* **Requirement**: In the entries below, count the lines holding "picks". Reply with the number only.

(Entries with model source code)

○ ○ ○ ○ ○

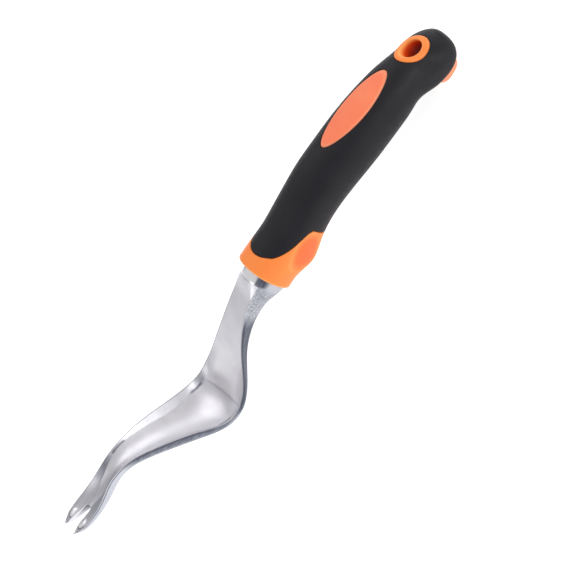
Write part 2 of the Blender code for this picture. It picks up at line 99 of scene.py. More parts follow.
# Parts of the blade with a crease between wall and floor, grooved and with painted shade in it: start, end,
# softness, strength
CREASE_SPANS = ((-84.0, -79.5, 1.5, 0.8), (-126.0, -119.0, 2.0, 0.8), (-160.0, -128.0, 4.0, 0.25))
CREASE_WIDTH = 0.45
CREASE_DEPTH = 0.35
CORNER_RISE = 0.87
# Painted shade in a thin line along the inside of the rim, fading out near the collar
BRINK_TONE = 0.42
BRINK_WIDTH = 0.3
# In front of the collar, so towards -x
BRINK_BEGINS = (9.0, 18.0)
# Spans along x, as start, end and softness, that get painted shade or as-cast mottling
BLADE_SPAN = (-118.0, -90.0, 12.0)
HEEL_SPAN = (-82.0, -68.0, 6.0)
NECK_SPAN = (-66.0, -34.0, 12.0)
CAST_SPAN = (-54.0, -9.0, 6.0)
PRONG_SPAN = (-172.0, -138.0, 12.0)
# Bands of the flank, as shares of the way down from the rim
BLADE_FADE = (0.3, 0.7)
HEEL_FADE = (0.5, 0.9)
NECK_BAND = (0.10, 0.7, 0.15)
CAST_BAND = (0.06, 0.95, 0.1)
BLADE_SHADE = 0.95
HEEL_SHADE = 0.5
NECK_SHADE = 1.3
WALL_SHADE = 0.24
PRONG_SHADE = 0.14
FLOOR_LIGHTER = 0.22
FLOOR_LIGHTER_BEGINS = (-150.0, -126.0)
INSIDE_SHADE_ENDS = (-70.0, -56.0)
RIM_LAND = 0.35
UNDERSIDE_POWER = 2.3
POINT_SPACING = 1.8
BOSS_RADIUS = 12.2
BOSS_Z = 29.0
BOSS_END_X = 7.0
BOSS_BLEND_X = -16.0
NOTCH_APEX_X = -158.2
NOTCH_APEX_RADIUS = 2.0
NOTCH_HALF_MOUTH = 4.3
NOTCH_FLARE_Z = 51.0
NOTCH_FLARE = 0.06
# Painted shade on the notch's walls
NOTCH_TONE = 0.9
NOTCH_LOW_Z = 30.0
NOTCH_HIGH_Z = 60.0
# Heights of the cutter's inner rings, whose points carry the notch's painted shade
NOTCH_LEVELS = np.arange(40.0, 54.0, 0.5)
NOTCH_OVERSHOOT = 6.0
NOTCH_ARC_POINTS = 25
HEEL_X = -74.3
HEEL_SKEW = 0.155
HEEL_STEP = 0.4
# Where things at the heel begin or end: distances past its line, and from the middle for SIDE
HEEL_STEP_EDGE = (-0.6, 0.4)
HEEL_STEP_BEGINS = (-12.0, -1.0)
HEEL_STEP_SIDE = (14.5, 17.5)
# Painted shade along the heel's step
HEEL_TONE = 0.28
HEEL_TONE_WIDTH = 0.9
HEEL_TONE_SIDE = (15.5, 18.5)
# Painted light on the fold beside the heel
FOLD_BEGINS = (-1.0, 3.0)
FOLD_ENDS = (10.0, 28.0)
FOLD_SIDE = (9.0, 14.0)
FACET_X = -166.9
FACET_Y = 4.8
FACET_HALF_LENGTH = 3.0
FACET_HALF_WIDTH = 1.9
FACET_RISE = 0.3
# Painted shade in a thin line round each facet
FACET_OUTLINE = 1.12
FACET_OUTLINE_WIDTH = 0.15
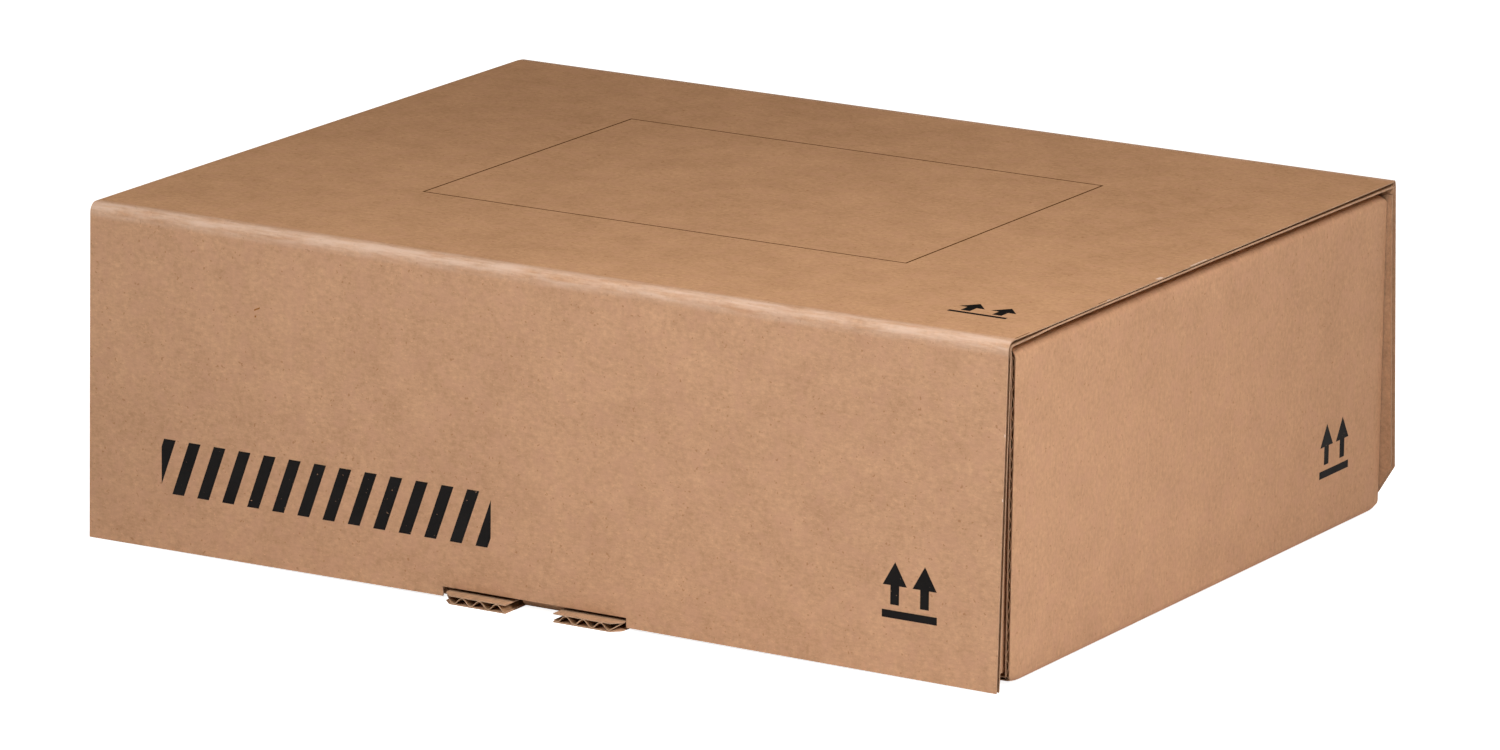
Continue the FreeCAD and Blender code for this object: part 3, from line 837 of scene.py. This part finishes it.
def make_floor():
    """A pale floor that looks white and keeps the box's shadow."""
    half = FLOOR_SIZE / 2
    mesh = bpy.data.meshes.new("floor")
    outline = [(-half, -half), (half, -half), (half, half), (-half, half)]
    corners = [(x, y, FLOOR_LEVEL) for x, y in outline]
    mesh.from_pydata(corners, [], [(0, 1, 2, 3)])
    floor = bpy.data.objects.new("floor", mesh)
    bpy.context.scene.collection.objects.link(floor)
    graph = Graph("floor_paper")
    grain = graph.spread(graph.noise((30, 30, 30), 2), 0.3, 0.7, 0.86, 0.90)
    tint = graph.add("ShaderNodeCombineColor")
    for socket in tint.inputs[:3]:
        graph.feed(socket, grain)
    matt = graph.add("ShaderNodeBsdfDiffuse")
    graph.feed(matt.inputs["Color"], tint.outputs[0])
    glow = graph.add("ShaderNodeEmission")
    graph.feed(glow.inputs["Strength"], graph.maths("MULTIPLY", seen_directly(graph), FLOOR_LIFT))
    total = graph.add("ShaderNodeAddShader")
    graph.feed(total.inputs[0], matt.outputs[0])
    graph.feed(total.inputs[1], glow.outputs[0])
    output = graph.add("ShaderNodeOutputMaterial")
    graph.feed(output.inputs["Surface"], total.outputs[0])
    mesh.materials.append(graph.material)


def make_lights():
    """A soft box high at the right, one above the front, a strip low behind, and weak light all round."""
    for name, (place, size, power, colour) in LAMPS.items():
        data = bpy.data.lights.new(name, "AREA")
        data.shape = "RECTANGLE"
        data.size, data.size_y = size
        data.energy = power
        data.color = colour
        lamp = bpy.data.objects.new(name, data)
        bpy.context.scene.collection.objects.link(lamp)
        lamp.location = place
        lamp.rotation_euler = (Vector(place) - Vector(AIM)).to_track_quat("Z", "Y").to_euler()
    world = bpy.data.worlds.new("studio")
    world.use_nodes = True
    bpy.context.scene.world = world
    tree = world.node_tree
    tree.nodes.clear()
    path = tree.nodes.new("ShaderNodeLightPath")
    around = tree.nodes.new("ShaderNodeBackground")
    around.inputs["Color"].default_value = (*AMBIENT, 1)
    around.inputs["Strength"].default_value = AMBIENT_LEVEL
    white = tree.nodes.new("ShaderNodeBackground")
    white.inputs["Color"].default_value = (1, 1, 1, 1)
    choice = tree.nodes.new("ShaderNodeMixShader")
    output = tree.nodes.new("ShaderNodeOutputWorld")
    tree.links.new(path.outputs["Is Camera Ray"], choice.inputs[0])
    tree.links.new(around.outputs[0], choice.inputs[1])
    tree.links.new(white.outputs[0], choice.inputs[2])
    tree.links.new(choice.outputs[0], output.inputs["Surface"])


make_camera()
make_lid()
make_flap()
make_front_wall_and_floor()
make_rear_wall()
make_side_walls()
make_dust_flaps()
make_ears()
make_floor()
make_lights()
bpy.context.scene.view_settings.view_transform = "Standard"
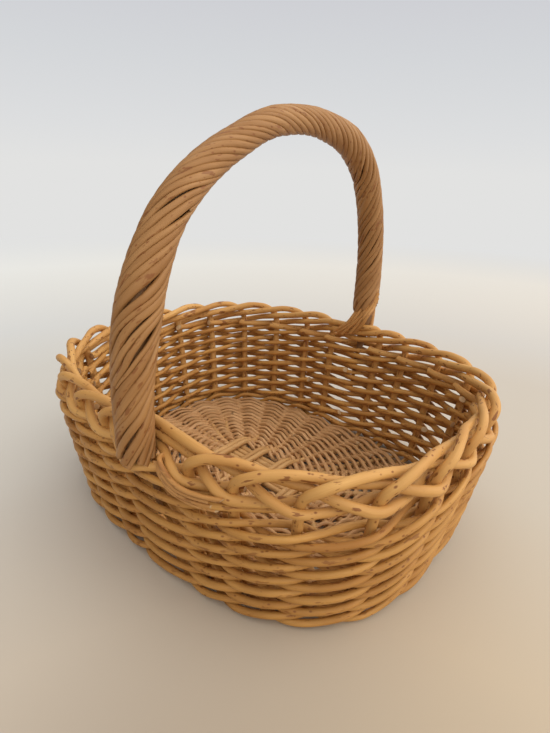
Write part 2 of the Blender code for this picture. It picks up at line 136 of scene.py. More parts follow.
links(
    tree,
    (place.outputs["Position"], away.inputs[0]),
    (place.outputs["Position"], offset.inputs[0]),
    (offset.outputs[0], sideways.inputs[0]),
    (sideways.outputs["Value"], swing.inputs[0]),
    (away.outputs["Value"], swing.inputs[1]),
    (swing.outputs[0], warm.inputs[0]),
    (away.outputs["Value"], reach.inputs[0]),
    (reach.outputs[0], cool_side.inputs[0]),
    (reach.outputs[0], warm_side.inputs[0]),
    (warm.outputs[0], side_mix.inputs["Factor"]),
    (cool_side.outputs[0], side_mix.inputs[6]),
    (warm_side.outputs[0], side_mix.inputs[7]),
)


def linear(red, green, blue):
    """A colour as a screen shows it, 0 to 255, in the values that a material uses."""
    shares = [value / 255 for value in (red, green, blue)]
    return tuple(s / 12.92 if s <= 0.04045 else ((s + 0.055) / 1.055) ** 2.4 for s in shares)


def set_ramp(node, stops):
    ramp = node.color_ramp
    while len(ramp.elements) < len(stops):
        ramp.elements.new(0.5)
    for element, (place_on_ramp, colour) in zip(ramp.elements, stops):
        element.position = place_on_ramp
        element.color = (*colour, 1)


# Painted light and shade: the table is painted darker near the spot beneath the viewpoint and
# lighter further off, up to the backdrop's white. The side away from the window, where the basket's
# shadow falls, is painted lighter and greyer than the window's side. The pale warm tone is the
# table's own.
set_ramp(cool_side, (
    (0.00, linear(169, 157, 144)),
    (0.05, linear(192, 182, 170)),
    (0.15, linear(203, 200, 196)),
    (0.30, linear(196, 196, 195)),
    (0.40, linear(200, 203, 207)),
    (0.70, linear(224, 226, 226)),
    (1.00, linear(226, 226, 225)),
))
set_ramp(warm_side, (
    (0.00, linear(177, 163, 145)),
    (0.05, linear(191, 177, 158)),
    (0.15, linear(191, 184, 174)),
    (0.30, linear(190, 184, 177)),
    (0.40, linear(194, 192, 191)),
    (0.70, linear(220, 217, 212)),
    (1.00, linear(226, 226, 225)),
))
glow = new_node(tree, "Emission", in_1=1.0)
fade = new_node(tree, "MapRange", interpolation_type="SMOOTHSTEP")
fade.inputs[1].default_value = SHADOW_UP_TO
fade.inputs[2].default_value = OWN_LIGHT_FROM
both = new_node(tree, "MixShader")
links(
    tree,
    (side_mix.outputs[2], surface.inputs["Base Color"]),
    (side_mix.outputs[2], glow.inputs[0]),
    (away.outputs["Value"], fade.inputs[0]),
    (fade.outputs[0], both.inputs[0]),
    (surface.outputs[0], both.inputs[1]),
    (glow.outputs[0], both.inputs[2]),
    (both.outputs[0], output.inputs["Surface"]),
)
floor_mesh.materials.append(floor_material)

world = bpy.data.worlds.new("room")
bpy.context.scene.world = world
world.use_nodes = True
tree = world.node_tree
background = tree.nodes["Background"]
seen = new_node(tree, "LightPath")
direction = new_node(tree, "TexCoord")
height = new_node(tree, "SeparateXYZ")
sky = new_node(tree, "ValToRGB")
set_ramp(sky, (
    (0.00, linear(226, 226, 225)),
    (0.06, linear(221, 222, 223)),
    (0.18, linear(212, 214, 217)),
    (0.27, linear(206, 207, 212)),
    (0.60, linear(190, 192, 198)),
))
# A wide window high on the right lights the room, so the light is warm and strong from there, and
# dim and cool from the left
ROOM_DIM = (0.13, 0.135, 0.145, 1)
ROOM_BRIGHT = (1.60, 1.52, 1.38, 1)
level_forward = Vector((math.cos(VIEW_TURN), math.sin(VIEW_TURN), 0))
towards_window = 0.85 * level_right - 0.25 * level_forward + Vector((0, 0, 1))
facing_window = new_node(tree, "VectorMath", operation="DOT_PRODUCT")
facing_window.inputs[1].default_value = towards_window.normalized()
window_share = new_node(tree, "MapRange", interpolation_type="SMOOTHSTEP", in_1=-0.5, in_2=1.0)
room_tone = new_node(tree, "Mix", data_type="RGBA")
room_tone.inputs[6].default_value = ROOM_DIM
room_tone.inputs[7].default_value = ROOM_BRIGHT
room_light = new_node(tree, "Mix", data_type="RGBA")
links(
    tree,
    (direction.outputs["Generated"], height.inputs[0]),
    (height.outputs["Z"], sky.inputs[0]),
    (sky.outputs[0], room_light.inputs[7]),
    (direction.outputs["Generated"], facing_window.inputs[0]),
    (facing_window.outputs["Value"], window_share.inputs[0]),
    (window_share.outputs[0], room_tone.inputs["Factor"]),
    (room_tone.outputs[2], room_light.inputs[6]),
    (seen.outputs["Is Camera Ray"], room_light.inputs["Factor"]),
    (room_light.outputs[2], background.inputs["Color"]),
)

# The window itself, a wide soft lamp turned to the basket
WINDOW_PLACE = Vector((1.15, 0.70, 1.30))
BASKET_MIDDLE = Vector((0, 0, 0.12))
window_data = bpy.data.lights.new("window", "AREA")
window_data.shape = "DISK"
window_data.size = 1.6
window_data.energy = 7
window_data.color = (1.0, 0.93, 0.84)
window = bpy.data.objects.new("window", window_data)
bpy.context.scene.collection.objects.link(window)
window.location = WINDOW_PLACE
window.rotation_euler = (BASKET_MIDDLE - WINDOW_PLACE).to_track_quat("-Z", "Y").to_euler()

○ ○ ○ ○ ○

* **Solved exercise**: 2